● **DATA EXCERPT**:

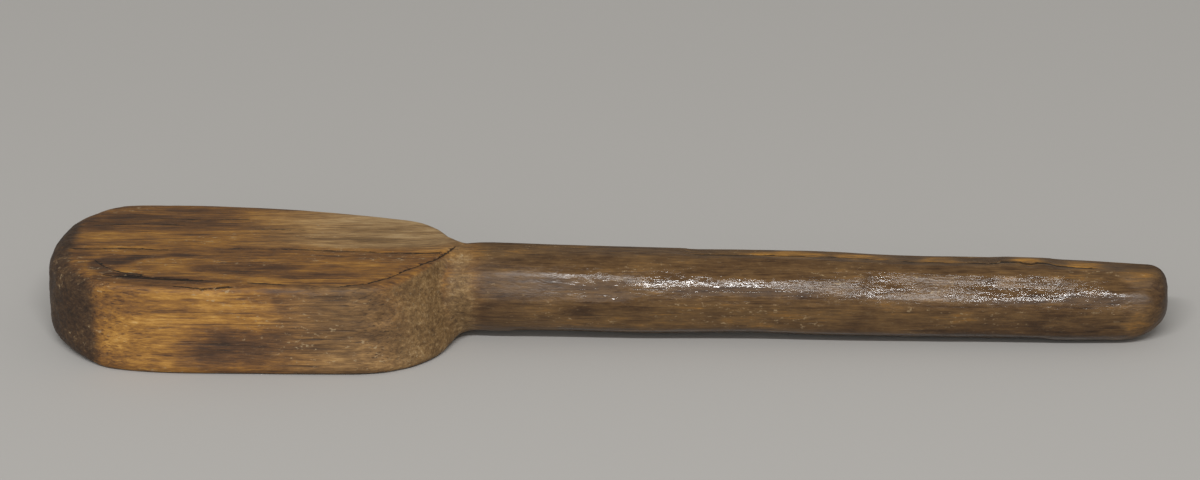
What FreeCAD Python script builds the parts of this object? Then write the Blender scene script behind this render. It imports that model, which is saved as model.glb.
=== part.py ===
import FreeCAD, Part
import math
import os
import Sketcher

# A small one-piece carved paddle, lying flat. X runs from the blade to the grip's free end,
# Z is up, and the origin is under the middle of the piece, on the surface that it lies on.
# The features follow the maker's order: saw the plan, saw the side elevation, ease the edges,
# shave the shaft, hollow the neck and round the tip. "near" is the -Y side, "far" the +Y side.

DIMENSIONS = {
    "total_length": 240,
    "blade_length": 88,
    "blade_width": 49.2,
    "blade_thickness": 20,
    "wall_lean": 7,
    "neck_half_width": 4,
    "near_shoulder_run": 8.5,
    "far_shoulder_run": 20,
    "far_shoulder_half_width": 21.5,
    "far_taper_run": 43,
    "near_nose_corner": 21,
    "far_nose_corner": 15,
    "near_shoulder_corner": 12,
    "far_shoulder_corner": 24,
    "far_taper_corner": 60,
    "nose_radius": 6.5,
    "nose_overhang": 0.8,
    "heel_run": 7,
    "heel_rise": 4.3,
    "crown_drop": 2,
    "edge_radius": 1.6,
    "neck_burial": 14,
    "neck_buried_diameter": 15,
    "shaft_root_diameter": 18.9,
    "shaft_middle_diameter": 18.2,
    "shaft_tip_diameter": 16.6,
    "shaft_root_height": 10.5,
    "shaft_tip_height": 8.3,
    "neck_radius": 3,
    "tip_radius": 3.2,
}

CUT_MARGIN = 5
MATCH_TOLERANCE = 0.1

doc = FreeCAD.newDocument("carved_paddle")
sheet = doc.addObject("Spreadsheet::Sheet", "Dimensions")
for row, (alias, value) in enumerate(DIMENSIONS.items(), start=1):
    sheet.set(f"A{row}", alias)
    sheet.set(f"B{row}", str(value))
    sheet.setAlias(f"B{row}", alias)
doc.recompute()

body = doc.addObject("PartDesign::Body", "Paddle")
body.Label = "paddle"


class Size:
    """A length from the sheet: the expression that drives it, and its value for a first drawing."""

    def __init__(self, expression, value):
        self.expression = expression
        self.value = value

    def __add__(self, other):
        other = as_size(other)
        return Size(f"({self.expression} + {other.expression})", self.value + other.value)

    def __sub__(self, other):
        other = as_size(other)
        return Size(f"({self.expression} - {other.expression})", self.value - other.value)

    def __mul__(self, other):
        other = as_size(other)
        return Size(f"({self.expression} * {other.expression})", self.value * other.value)

    def __truediv__(self, other):
        other = as_size(other)
        return Size(f"({self.expression} / {other.expression})", self.value / other.value)

    def __neg__(self):
        return self * -1


def as_size(number):
    return number if isinstance(number, Size) else Size(str(number), float(number))


def size(alias):
    return Size(f"<<Dimensions>>.{alias}", float(sheet.get(alias)))


def add_sketch(name, role):
    """A sketch on one of the body's origin planes."""
    plane = next(item for item in body.Origin.OriginFeatures if item.Role == role)
    sketch = body.newObject("Sketcher::SketchObject", name)
    sketch.AttachmentSupport = [(plane, "")]
    sketch.MapMode = "FlatFace"
    return sketch


def constrain(sketch, kind, references, length):
    """Add one dimension to a sketch and tie it to the sheet."""
    index = sketch.addConstraint(Sketcher.Constraint(kind, *references, length.value))
    sketch.setExpression(f"Constraints[{index}]", length.expression)


def add_outline(sketch, corners):
    """A closed outline through corners, each (across, up, radius) in sizes from the sketch's origin.

    A corner whose radius is None stays sharp."""
    first = sketch.GeometryCount
    count = len(corners)
    points = [FreeCAD.Vector(across.value, up.value, 0) for across, up, _ in corners]
    for edge in range(count):
        sketch.addGeometry(Part.LineSegment(points[edge], points[(edge + 1) % count]))
    for edge in range(count):
        following = first + (edge + 1) % count
        sketch.addConstraint(Sketcher.Constraint("Coincident", first + edge, 2, following, 1))
    # Rounding a corner adds its arc and then a point that keeps the corner's place.
    anchors = []
    for edge, (_, _, radius) in enumerate(corners):
        if radius is None:
            anchors.append(first + edge)
        else:
            anchors.append(sketch.GeometryCount + 1)
            sketch.fillet(first + (edge - 1) % count, 2, radius.value, 1, True)
    for anchor, (across, up, radius) in zip(anchors, corners):
        constrain(sketch, "DistanceX", (-1, 1, anchor, 1), across)
        constrain(sketch, "DistanceY", (-1, 1, anchor, 1), up)
        if radius is not None:
            constrain(sketch, "Radius", (anchor - 1,), radius)


def add_fillet(name, base, radius, wanted):
    """Round every edge of a feature that passes the test wanted(edge)."""
    doc.recompute()
    edges = [
        f"Edge{number}"
        for number, edge in enumerate(base.Shape.Edges, start=1)
        if wanted(edge)
    ]
    fillet = body.newObject("PartDesign::Fillet", name)
    fillet.Base = (base, edges)
    fillet.setExpression("Radius", radius.expression)
    return fillet


left_end = -size("total_length") / 2
tip = size("total_length") / 2
root = left_end + size("blade_length")
half_width = size("blade_width") / 2
thickness = size("blade_thickness")
floor = as_size(0)

# The blade's plan at its underside. Its walls lean in as they rise, so the nose starts
# a little outside the blade's end and the side elevation trims it to length.
plan_end = left_end - size("nose_overhang")
far_shoulder = root - size("far_shoulder_run")
plan = add_sketch("BladePlan", "XY_Plane")
add_outline(
    plan,
    [
        (plan_end, -half_width, size("near_nose_corner")),
        (root - size("near_shoulder_run"), -half_width, size("near_shoulder_corner")),
        (root, -size("neck_half_width"), None),
        (root, size("neck_half_width"), None),
        (far_shoulder, size("far_shoulder_half_width"), size("far_shoulder_corner")),
        (root - size("far_taper_run"), half_width, size("far_taper_corner")),
        (plan_end, half_width, size("far_nose_corner")),
    ],
)
blade = body.newObject("PartDesign::Pad", "Blade")
blade.Profile = plan
blade.setExpression("Length", thickness.expression)
blade.setExpression("TaperAngle", (-size("wall_lean")).expression)

# The side elevation: all outside it is cut away. It rounds the nose over and under, and
# slopes the blade's last stretch down and up so that its end hides inside the neck.
behind = left_end - CUT_MARGIN
inside = root + CUT_MARGIN
beyond = inside + CUT_MARGIN
heel = root - size("heel_run")
elevation = add_sketch("BladeElevation", "XZ_Plane")
add_outline(
    elevation,
    [
        (behind, floor - CUT_MARGIN, None),
        (beyond, floor - CUT_MARGIN, None),
        (beyond, thickness + CUT_MARGIN, None),
        (behind, thickness + CUT_MARGIN, None),
    ],
)
add_outline(
    elevation,
    [
        (left_end, floor, size("nose_radius")),
        (heel, floor, None),
        (inside, size("heel_rise"), None),
        (inside, thickness - size("crown_drop"), None),
        (heel, thickness, None),
        (left_end, thickness, size("nose_radius")),
    ],
)
sawn = body.newObject("PartDesign::Pocket", "SawnBlade")
sawn.Profile = elevation
sawn.Type = "ThroughAll"
sawn.SideType = "Symmetric"
add_fillet("EasedBlade", sawn, size("edge_radius"), lambda edge: True)

# The shaft: round sections on an axis that falls from the neck to the tip, which rests on
# the floor. A cone carries the shaft's root into the blade.
buried = root - size("neck_burial")
fall = (size("shaft_root_height") - size("shaft_tip_height")) / (tip - root)


def axis_height(station):
    return size("shaft_root_height") - fall * (station - root)


def shaft_section(name, station, diameter):
    """A round section across the shaft, centred on its axis."""
    height = axis_height(station)
    centre = FreeCAD.Vector(0, height.value, 0)
    section = add_sketch(name, "YZ_Plane")
    section.setExpression("AttachmentOffset.Base.z", station.expression)
    circle = section.addGeometry(Part.Circle(centre, FreeCAD.Vector(0, 0, 1), diameter.value / 2))
    section.addConstraint(Sketcher.Constraint("PointOnObject", circle, 3, -2))
    constrain(section, "DistanceY", (-1, 1, circle, 3), height)
    constrain(section, "Diameter", (circle,), diameter)
    return section


def add_loft(name, sections, ruled):
    loft = body.newObject("PartDesign::AdditiveLoft", name)
    loft.Profile = sections[0]
    loft.Sections = sections[1:]
    loft.Ruled = ruled
    return loft


add_loft(
    "Neck",
    [
        shaft_section("NeckBuried", buried, size("neck_buried_diameter")),
        shaft_section("NeckEnd", root, size("shaft_root_diameter")),
    ],
    ruled=True,
)
shaft = add_loft(
    "Shaft",
    [
        shaft_section("ShaftRoot", root, size("shaft_root_diameter")),
        shaft_section("ShaftMiddle", (root + tip) / 2, size("shaft_middle_diameter")),
        shaft_section("ShaftTip", tip, size("shaft_tip_diameter")),
    ],
    ruled=False,
)


def on_neck(edge):
    """Whether an edge lies on the neck's cone, where the shoulders run into it."""
    first, last = edge.ParameterRange
    return all(touches_cone(edge.valueAt(first + (last - first) * share)) for share in (0, 0.5, 1))


def touches_cone(point):
    share = (point.x - buried.value) / size("neck_burial").value
    buried_diameter = size("neck_buried_diameter").value
    diameter = buried_diameter + (size("shaft_root_diameter").value - buried_diameter) * share
    distance = math.hypot(point.y, point.z - axis_height(as_size(point.x)).value)
    on_surface = abs(distance - diameter / 2) < MATCH_TOLERANCE
    return on_surface and buried.value < point.x < root.value - MATCH_TOLERANCE


def at_tip(edge):
    return edge.BoundBox.XMin > tip.value - MATCH_TOLERANCE


hollowed = add_fillet("HollowedNeck", shaft, size("neck_radius"), on_neck)
add_fillet("RoundedTip", hollowed, size("tip_radius"), at_tip)
doc.recompute()

SUBPARTS = [body]
for item in doc.Objects:
    if {"Invalid", "Error"} & set(item.State):
        raise SystemExit(f"{item.Name} did not recompute: {item.State}")
for part in SUBPARTS:
    if part.Shape.isNull() or not part.Shape.isValid() or len(part.Shape.Solids) != 1:
        raise SystemExit(f"{part.Label} is not one valid solid")

os.makedirs("parts", exist_ok=True)
for part in SUBPARTS:
    part.Shape.exportStep(f"parts/{part.Label}.step")
    box = part.Shape.optimalBoundingBox()
    print(f"{part.Label}: {part.Shape.Volume / 1000:.1f} cm3, box {box}")
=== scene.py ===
import math

import bpy
import numpy as np
from mathutils import Matrix, Vector


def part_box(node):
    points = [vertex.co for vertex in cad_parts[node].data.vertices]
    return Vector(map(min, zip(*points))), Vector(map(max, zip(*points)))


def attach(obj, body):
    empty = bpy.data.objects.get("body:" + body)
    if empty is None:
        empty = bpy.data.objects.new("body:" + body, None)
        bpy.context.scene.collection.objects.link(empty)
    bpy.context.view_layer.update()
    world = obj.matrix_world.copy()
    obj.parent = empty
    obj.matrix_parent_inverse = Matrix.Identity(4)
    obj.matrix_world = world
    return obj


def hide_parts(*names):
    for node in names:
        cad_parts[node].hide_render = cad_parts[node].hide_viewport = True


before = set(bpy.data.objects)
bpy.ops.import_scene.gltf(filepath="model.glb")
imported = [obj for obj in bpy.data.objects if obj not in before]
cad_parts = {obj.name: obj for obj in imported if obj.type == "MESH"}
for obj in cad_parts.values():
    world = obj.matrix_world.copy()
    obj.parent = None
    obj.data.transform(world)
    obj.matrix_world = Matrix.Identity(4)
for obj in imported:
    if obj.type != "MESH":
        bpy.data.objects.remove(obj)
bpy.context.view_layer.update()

# An old carved wooden paddle: thick round-nosed blade, square near shoulder, sloping far
# shoulder and a knife-shaved round grip. The shape is worked out in millimetres from the
# CAD box and turned into metres when the mesh is made. Near is -Y and far is +Y.

MM = 0.001
low, high = (np.array(corner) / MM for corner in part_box("paddle"))
NOSE_X, TIP_X = low[0], high[0]
HALF_WIDTH = (high[1] - low[1]) / 2
THICKNESS = high[2] - low[2]
NECK_X = NOSE_X + 88.0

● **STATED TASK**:
Only the lines from the one with "SUBPARTS = [body]" up to the one with "bpy.context.scene.collection.objects.link(empty)" should be repeated, both included, exactly as they appear.

● **SOLUTION**:
SUBPARTS = [body]
for item in doc.Objects:
    if {"Invalid", "Error"} & set(item.State):
        raise SystemExit(f"{item.Name} did not recompute: {item.State}")
for part in SUBPARTS:
    if part.Shape.isNull() or not part.Shape.isValid() or len(part.Shape.Solids) != 1:
        raise SystemExit(f"{part.Label} is not one valid solid")

os.makedirs("parts", exist_ok=True)
for part in SUBPARTS:
    part.Shape.exportStep(f"parts/{part.Label}.step")
    box = part.Shape.optimalBoundingBox()
    print(f"{part.Label}: {part.Shape.Volume / 1000:.1f} cm3, box {box}")
=== scene.py ===
import math

import bpy
import numpy as np
from mathutils import Matrix, Vector


def part_box(node):
    points = [vertex.co for vertex in cad_parts[node].data.vertices]
    return Vector(map(min, zip(*points))), Vector(map(max, zip(*points)))


def attach(obj, body):
    empty = bpy.data.objects.get("body:" + body)
    if empty is None:
        empty = bpy.data.objects.new("body:" + body, None)
        bpy.context.scene.collection.objects.link(empty)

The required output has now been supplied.